Il faut remarquer que la somme apportée, alors, par la collectivité pour réaliser cet investissement extraordinaire, ne représentait qu’un tiers des sommes nécessaires, alors que maintenant, il est souvent exigé des collectivités qu’elles apportent les deux tiers du budget si elles veulent voir un opérateur s’intéresser à leur projet !
Or, ce rapport 1/3 pour l’apport en argent public et 2/3 pour l’argent privé s’est montré particulièrement pertinent dans le temps et aucune dérive n’a été constatée.

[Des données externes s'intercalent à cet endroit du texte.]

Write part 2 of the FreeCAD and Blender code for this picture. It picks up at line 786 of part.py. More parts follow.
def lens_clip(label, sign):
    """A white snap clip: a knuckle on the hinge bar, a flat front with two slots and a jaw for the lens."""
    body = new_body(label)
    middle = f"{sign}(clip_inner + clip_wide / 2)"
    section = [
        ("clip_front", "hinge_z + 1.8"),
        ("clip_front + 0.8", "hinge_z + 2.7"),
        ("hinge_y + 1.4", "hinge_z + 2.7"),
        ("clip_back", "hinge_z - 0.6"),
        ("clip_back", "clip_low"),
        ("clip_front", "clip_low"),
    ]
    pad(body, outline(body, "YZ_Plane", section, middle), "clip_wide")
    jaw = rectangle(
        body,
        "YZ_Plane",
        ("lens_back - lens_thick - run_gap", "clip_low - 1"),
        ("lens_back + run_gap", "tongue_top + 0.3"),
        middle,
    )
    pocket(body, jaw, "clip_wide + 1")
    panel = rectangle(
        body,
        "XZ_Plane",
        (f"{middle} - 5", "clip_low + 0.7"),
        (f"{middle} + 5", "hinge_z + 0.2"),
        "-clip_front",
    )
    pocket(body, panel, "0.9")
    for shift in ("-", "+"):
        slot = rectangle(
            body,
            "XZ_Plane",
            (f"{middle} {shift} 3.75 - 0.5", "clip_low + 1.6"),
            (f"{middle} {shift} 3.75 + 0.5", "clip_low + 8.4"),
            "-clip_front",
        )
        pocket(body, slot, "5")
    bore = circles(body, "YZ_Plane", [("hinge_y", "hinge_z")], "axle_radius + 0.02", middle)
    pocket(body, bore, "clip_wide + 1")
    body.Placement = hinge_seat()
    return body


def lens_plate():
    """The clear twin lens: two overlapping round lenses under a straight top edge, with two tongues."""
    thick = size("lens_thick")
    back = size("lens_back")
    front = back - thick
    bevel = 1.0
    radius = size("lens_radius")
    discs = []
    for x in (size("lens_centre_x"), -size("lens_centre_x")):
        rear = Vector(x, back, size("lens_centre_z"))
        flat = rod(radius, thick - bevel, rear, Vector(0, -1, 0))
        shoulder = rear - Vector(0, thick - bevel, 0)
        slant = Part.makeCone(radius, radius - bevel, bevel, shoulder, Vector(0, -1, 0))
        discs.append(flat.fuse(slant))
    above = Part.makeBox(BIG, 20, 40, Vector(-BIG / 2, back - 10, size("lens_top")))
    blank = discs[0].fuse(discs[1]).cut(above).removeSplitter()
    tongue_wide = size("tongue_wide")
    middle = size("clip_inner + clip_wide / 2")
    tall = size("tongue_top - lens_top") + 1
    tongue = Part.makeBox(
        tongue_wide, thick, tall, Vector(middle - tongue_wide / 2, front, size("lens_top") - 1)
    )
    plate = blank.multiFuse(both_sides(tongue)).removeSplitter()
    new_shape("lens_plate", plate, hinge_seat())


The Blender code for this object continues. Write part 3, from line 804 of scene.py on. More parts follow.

Ainsi, un contrôle budgétaire officiel, remis ces temps derniers au Conseil Général du Rhône, vient de préciser que depuis l’origine de la construction du réseau optique du Rhône, en 1994, il y a eu 86 millions d’euros qui ont été apportés en argent public alors que dans le même temps les investisseurs privés ont apporté 190 millions. Ce qui donne un ratio du réellement dépensé depuis l’origine de ce réseau de 31% pour l’argent public et 69 % pour les capitaux privés.
Les résultats sont encore meilleurs que les prévisions faites à l’origine, en 1994, ce qui, vous en conviendrez, est particulièrement rare pour les investissements publics dans notre Pays.